All major indices were higher and recording 52-week highs. Oil and gold were higher along with the dollar index. Volume was fine but not spectacular. I am really glad the Federal Reserve outlawed down days in the market (Federal Reserve Board Directive 88907621) because it was so depressing and inconvenient for an economic rebound. I always considered the question: Can the market (tail) wag the economy (dog)? It sure looks like it can. All you need to do is engineer a stock market recovery and presto--banks can issue 100's of billions in equity. Is it really that easy?

Anyways, the only fools of the day were the shorts (sign me up) and the winners anyone who is long any asset class (except treasuries). Even the dog of the energy market natural gas was up a little (good for my position). Call me ignorant but I find this type of market difficult. I do not like markets that go straight up because I always fear the downside (that line of reasoning saved me from 2008 massacre). It is almost impossible to run a balanced trade book because you want to kill yourself for shorting anything.

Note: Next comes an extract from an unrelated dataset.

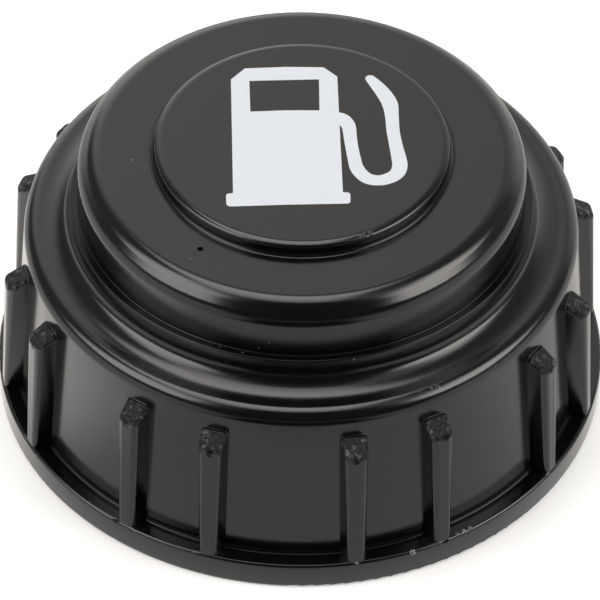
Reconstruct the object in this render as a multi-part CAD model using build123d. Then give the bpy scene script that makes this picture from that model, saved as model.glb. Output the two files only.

The only thing I will say that might show a negative divergence in the markets is the relative weakness of some key commodities (Oil,Gold,Copper) and commodity related stocks like FCX,APA,BTU,X, etc. All of these have not made new highs along with the general markets. Does this mean anything? Normally it would but we are not in normal times. That said this market is egregiously overbought I am not establishing any new long positions. Still maintaining oil short and May puts on Owens-Illinois. But will not be including any other shorts.